The upshot is that, with interoperability in full swing, data reduction systems such as performance dashboards or trend displays must boil down ever-increasing data flows from ever-wider ranges of devices, controls and systems. Wonderware offers a set of precepts for integration that give some insight not only for tying elements together but also for data reduction:

o Don’t speak of technology before speaking of business processes

o Define the border—and overlaps—between MES and enterprise resource planning (ERP) systems

o Determine who owns what data, especially master data, recipes and other key manufacturing requirements

o Determine the best source of information

o Work out data transformations between ERP and shop floor, translating temperatures, levels, speeds, work orders into customer orders, costs, delivery dates, performance indicators.

Once system borders, information sources and data owners are clear, performance management indicators can be defined across the board.
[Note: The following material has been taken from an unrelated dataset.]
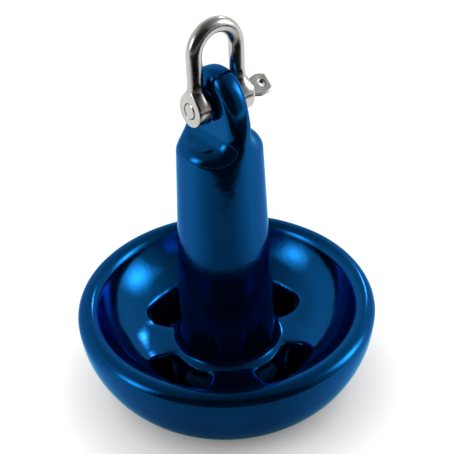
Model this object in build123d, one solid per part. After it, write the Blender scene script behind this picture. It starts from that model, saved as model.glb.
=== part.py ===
from build123d import *
import math
import os

# Bowl of the casting
bowl_radius = 85.0
widest_height = 54.0
base_radius = 43.8
rim_thickness = 12.7
channel_floor = 29.8
channel_flat = 1.5

# Shank of the casting
shank_radius = 27.3
shank_taper = 2.65
foot_rounding = 5.0

# Eye at the top of the casting
dome_start = 150.0
dome_height = 50.5
dome_side_reach = 0.65
dome_top_reach = 0.75
pin_depth = 18.3
eye_thickness = 14.6
scoop_rise = 12.4
scoop_margin = 10.0
scoop_rounding = 8.5
eye_edge_rounding = 4.5
eye_bore_clearance = 1.5
pin_rest_gap = 0.05

# Drain holes through the bottom of the bowl
drain_count = 4
drain_inner_radius = 34.4
drain_outer_radius = 51.5
drain_angle = 48.0
drain_inner_corner = 3.0
drain_corner_share = 0.525
drain_edge_rounding = 2.5
drain_turn = 12.5
edge_search_margin = 1.0

# Shackle bow
wire_diameter = 8.0
jaw_width = 17.6
inside_length = 35.5
ear_diameter = 17.6
ear_thickness = 8.5
neck_length = 15.0
ear_edge_rounding = 1.2
ear_root_inset = 0.1
waist_spread = 1.15

# Screw pin
pin_diameter = 8.0
pin_hole_clearance = 0.1
collar_diameter = 12.5
collar_thickness = 2.0
collar_gap = 0.05
tab_length = 13.2
tab_width = 12.5
tab_root_width = 8.0
tab_end_width = 9.4
tab_corner = 1.5
tab_thickness = 3.6
tab_turn = 50.0
wire_hole_diameter = 3.6
wire_hole_offset = 8.4
wire_hole_chamfer = 0.6


eye_top = dome_start + dome_height
pin_height = eye_top - pin_depth
scoop_floor = dome_start + scoop_rise


def shank_radius_at(height):
    """Radius of the tapered shank at a height above the base."""
    return shank_radius - (height - widest_height) * math.tan(math.radians(shank_taper))


def casting_section():
    """Half section of bowl, shank and domed top, in the YZ plane."""
    overhang = bowl_radius - base_radius
    wall_arc_radius = (overhang**2 + widest_height**2) / (2 * overhang)
    wall_center = bowl_radius - wall_arc_radius
    wall_angle = math.degrees(math.atan2(widest_height, base_radius - wall_center))
    rim_radius = rim_thickness / 2
    rim_center = bowl_radius - rim_radius
    foot_radius = shank_radius_at(channel_floor)
    channel_start = foot_radius + foot_rounding + channel_flat
    rise = widest_height - channel_floor
    reach = rim_center - channel_start
    channel_radius = (reach**2 + rise**2 - rim_radius**2) / (2 * (rise + rim_radius))
    lip_angle = math.degrees(math.atan2(channel_radius - rise, reach))
    dome_radius = shank_radius_at(dome_start)
    side_height = dome_start + dome_side_reach * dome_height
    side_radius = shank_radius_at(side_height)
    with BuildSketch(Plane.YZ) as section:
        with BuildLine():
            Line((0, 0), (base_radius, 0))
            CenterArc((wall_center, widest_height), wall_arc_radius, -wall_angle, wall_angle)
            CenterArc((rim_center, widest_height), rim_radius, 0, 180 - lip_angle)
            CenterArc((channel_start, channel_floor + channel_radius), channel_radius, -90, 90 - lip_angle)
            Line((channel_start, channel_floor), (foot_radius, channel_floor))
            Line((foot_radius, channel_floor), (dome_radius, dome_start))
            Bezier((dome_radius, dome_start), (side_radius, side_height),
                   (dome_top_reach * dome_radius, eye_top), (0, eye_top))
            Line((0, eye_top), (0, 0))
        make_face()
        foot = section.vertices().sort_by_distance((foot_radius, channel_floor))[0]
        fillet(foot, foot_rounding)
    return section.sketch


def scoop(side):
    """Space beside the eye that a shackle ear sits in."""
    face = eye_thickness / 2
    top = eye_top + scoop_margin
    with BuildPart() as cutter:
        with BuildSketch(Plane.XZ) as outline:
            with Locations((side * (face + bowl_radius) / 2 + side * face / 2, (scoop_floor + top) / 2)):
                Rectangle(bowl_radius, top - scoop_floor)
            inner = outline.vertices().sort_by_distance((side * face, scoop_floor))[0]
            fillet(inner, scoop_rounding)
        extrude(amount=bowl_radius, both=True)
    return cutter.part


def drain_outline():
    """Rounded sector seen from above, with its middle on the X axis."""
    half = drain_angle / 2
    outer_corner = drain_corner_share * (drain_outer_radius - drain_inner_radius)
    with BuildSketch() as sector:
        with BuildLine():
            outer = CenterArc((0, 0), drain_outer_radius, -half, drain_angle)
            inner = CenterArc((0, 0), drain_inner_radius, -half, drain_angle)
            Line(outer @ 0, inner @ 0)
            Line(outer @ 1, inner @ 1)
        make_face()
        by_radius = sector.vertices().sort_by(lambda v: math.hypot(v.X, v.Y))
        fillet(by_radius[:2], drain_inner_corner)
        by_radius = sector.vertices().sort_by(lambda v: math.hypot(v.X, v.Y))
        fillet(by_radius[-2:], outer_corner)
    return sector.sketch


def drain_rims(body, lowest, highest):
    """Edges of the drain holes that lie between two heights."""
    pitch = 360 / drain_count
    nearest = drain_inner_radius - edge_search_margin
    farthest = drain_outer_radius + edge_search_margin
    rims = []
    for edge in body.edges():
        middle = edge.position_at(0.5)
        radius = math.hypot(middle.X, middle.Y)
        turn = math.degrees(math.atan2(middle.Y, middle.X)) - drain_turn
        off_middle = abs((turn + pitch / 2) % pitch - pitch / 2)
        beside_hole = nearest < radius < farthest
        inside_turn = off_middle < drain_angle / 2 + edge_search_margin
        if lowest < middle.Z < highest and beside_hole and inside_turn:
            rims.append(edge)
    return rims


def casting():
    """Bowl, shank and eye cast in one piece and dipped."""
    body = revolve(casting_section(), Axis.Z)
    body = body - scoop(1) - scoop(-1)
    rims = body.edges().filter_by(lambda e: e.center().Z > scoop_floor - edge_search_margin)
    seams = rims.filter_by(lambda e: abs(e.center().X) < eye_thickness / 4)
    faces = rims.filter_by(GeomType.LINE)
    body = body.fillet(eye_edge_rounding, rims - seams - faces)
    bore = Cylinder(pin_diameter / 2 + eye_bore_clearance, bowl_radius, rotation=(0, 90, 0))
    body = body - bore.moved(Location((0, 0, pin_height + eye_bore_clearance - pin_rest_gap)))
    for index in range(drain_count):
        angle = drain_turn + 360 / drain_count * index
        hole = extrude(drain_outline(), amount=widest_height)
        body = body - hole.rotate(Axis.Z, angle)
    upper = drain_rims(body, channel_floor - edge_search_margin, widest_height)
    body = body.fillet(drain_edge_rounding, upper)
    return body


def shackle_ear(side):
    """Flat round eye at one end of the wire, with the neck that widens into it."""
    middle = side * (jaw_width + ear_thickness) / 2
    wire = side * (jaw_width + wire_diameter) / 2
    ear_radius = ear_diameter / 2
    root_height = ear_radius / 2
    root_half_width = math.sqrt(ear_radius**2 - root_height**2) - ear_edge_rounding
    root_half_thickness = ear_thickness / 2 - ear_root_inset
    waist_height = ear_radius + ear_edge_rounding
    waist_half_width = wire_diameter / 2 * waist_spread
    with BuildPart() as ear:
        with Locations(Location((middle, 0, 0), (0, 90, 0))):
            Cylinder(ear_radius, ear_thickness)
        fillet(ear.edges().filter_by(GeomType.CIRCLE), ear_edge_rounding)
        with BuildSketch(Plane((middle, 0, root_height))):
            Ellipse(root_half_thickness, root_half_width)
        with BuildSketch(Plane(((middle + wire) / 2, 0, waist_height))):
            Ellipse(root_half_thickness, waist_half_width)
        with BuildSketch(Plane((wire, 0, neck_length))):
            Circle(wire_diameter / 2)
        loft()
        with Locations(Location((middle, 0, 0), (0, 90, 0))):
            Cylinder(pin_diameter / 2 + pin_hole_clearance, 2 * ear_thickness, mode=Mode.SUBTRACT)
    return ear.part


def shackle_bow():
    """D-shaped wire with an ear forged at each end."""
    leg = (jaw_width + wire_diameter) / 2
    straight = inside_length + wire_diameter / 2 - leg
    with BuildPart() as bow:
        with BuildLine(Plane.XZ) as path:
            Line((-leg, neck_length), (-leg, straight))
            CenterArc((0, straight), leg, 180, -180)
            Line((leg, straight), (leg, neck_length))
        with BuildSketch(Plane((-leg, 0, neck_length))):
            Circle(wire_diameter / 2)
        sweep(path=path.wire())
    whole = bow.part + shackle_ear(1) + shackle_ear(-1)
    return whole.moved(Location((0, 0, pin_height)))


def head_tab():
    """Flat head of the pin, lying in the XY plane and pointing along X."""
    half = tab_width / 2
    root_half = tab_root_width / 2
    end_half = tab_end_width / 2
    with BuildPart() as tab:
        with BuildSketch() as outline:
            Polygon((0, -root_half), (wire_hole_offset, -half), (tab_length, -end_half),
                    (tab_length, end_half), (wire_hole_offset, half), (0, root_half), align=None)
            fillet(outline.vertices().filter_by(lambda v: v.X > tab_corner), tab_corner)
        extrude(amount=tab_thickness / 2, both=True)
        with Locations((wire_hole_offset, 0, 0)):
            Cylinder(wire_hole_diameter / 2, 2 * tab_thickness, mode=Mode.SUBTRACT)
        flats = tab.faces().filter_by(Axis.Z)
        rims = flats.edges().filter_by(lambda e: e.center().X > wire_hole_chamfer)
        chamfer(rims, wire_hole_chamfer)
    return tab.part


def shackle_pin():
    """Screw pin with collar and flat head, its threaded end towards -X."""
    outer_face = jaw_width / 2 + ear_thickness
    collar_face = outer_face + collar_gap
    along = (Align.CENTER, Align.CENTER, Align.MIN)
    shaft = Location((-outer_face, 0, 0), (0, 90, 0)) * Cylinder(
        pin_diameter / 2, outer_face + collar_face, align=along)
    collar = Location((collar_face, 0, 0), (0, 90, 0)) * Cylinder(
        collar_diameter / 2, collar_thickness, align=along)
    tab = Location((collar_face + collar_thickness, 0, 0), (90 - tab_turn, 0, 0)) * head_tab()
    return (shaft + collar + tab).moved(Location((0, 0, pin_height)))


if __name__ == "__main__":
    os.makedirs("parts", exist_ok=True)
    export_step(casting(), "parts/anchor_casting.step")
    export_step(shackle_bow(), "parts/shackle_bow.step")
    export_step(shackle_pin(), "parts/shackle_pin.step")
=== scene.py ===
"""Mushroom anchor: a vinyl dipped casting with a polished screw pin shackle."""

import math

import bpy
import numpy as np
from mathutils import Matrix, Vector


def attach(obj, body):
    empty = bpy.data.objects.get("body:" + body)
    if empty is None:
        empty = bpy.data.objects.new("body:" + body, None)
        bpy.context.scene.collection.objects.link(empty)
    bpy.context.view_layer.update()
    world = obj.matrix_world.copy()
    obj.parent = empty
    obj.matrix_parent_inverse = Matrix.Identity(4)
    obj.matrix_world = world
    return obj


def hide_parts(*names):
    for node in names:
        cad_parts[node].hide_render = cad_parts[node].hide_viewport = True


bl_info = {
    "name": "Mushroom Anchor",
    "version": (1, 0, 0),
    "blender": (4, 5, 0),
    "location": "View3D > Sidebar > Anchor",
    "description": "Builds a vinyl dipped mushroom anchor and its shackle",
    "category": "Object",
}

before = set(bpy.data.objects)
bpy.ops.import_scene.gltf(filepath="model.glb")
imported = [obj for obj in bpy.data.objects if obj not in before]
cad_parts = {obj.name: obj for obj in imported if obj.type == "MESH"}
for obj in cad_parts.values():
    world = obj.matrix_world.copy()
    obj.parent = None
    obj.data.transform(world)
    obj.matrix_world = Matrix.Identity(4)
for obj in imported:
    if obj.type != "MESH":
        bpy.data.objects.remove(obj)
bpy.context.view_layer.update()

MM = 0.001
DOME_SIDE_REACH = 0.65
DOME_TOP_REACH = 0.75
DRAIN_OUTER_CORNER = 9.0 * MM
DRAIN_INNER_CORNER = 3.0 * MM
BORE_EDGE = 1.6 * MM
BASE_EDGE = 0.8 * MM
CASTING_STEP, CASTING_STEP_QUICK = 1.2 * MM, 2.2 * MM
BOW_STEP = 0.5 * MM
PIN_STEP = 0.28 * MM

VIEW_TURN, VIEW_TILT, VIEW_ROLL = math.radians(37.0), math.radians(34.7), math.radians(2.3)
VIEW_DISTANCE = 0.510
FOCAL_PIXELS = 884.4
PICTURE_PIXELS = 454.0
RIM_IN_PICTURE = (226.2, 301.6)
RIM_MIDDLE = Vector((0, 0, 0.054))
LIT_POINT = Vector((0, 0, 0.08))
LAMP_DISTANCE = 1.1
FLOOR_HALF = 12.0
TABLE_END = 0.28
TABLE_END_TURN = math.radians(16.0)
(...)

Bauer says, “We are seeing an evolution, with plant information systems that are more comprehensive than anything up to now. We’re starting to see very high-level integration frameworks being seriously considered for plant-wide information systems. It’s an excellent opportunity for an SOA (service-oriented architecture) approach, where there’s a single flow of data, a single version of the truth, if you will. From this single flow, information can be extracted and sent to each functional area that needs it.”

Tock suggests that the primary performance management data objective is awareness of and control over asset utilization. “Many large companies are well on the path of making any product, anywhere. The key is to get everyone in synch with consistent data. If you have four plants, one in the United States, one in Europe, one in South America and one in China, critical concepts, such as capacity, overall efficiency, distribution and labor costs—all these have to be defined the same way.”

In the final analysis, interoperability results in software, departments and systems that work together. The growing enhancements to interoperability of standards and open technical platforms offer top-to-bottom data flows that—intelligently abstracted and reduced into key indicators—offer new capabilities, not just to operations, but to performance management needs as well.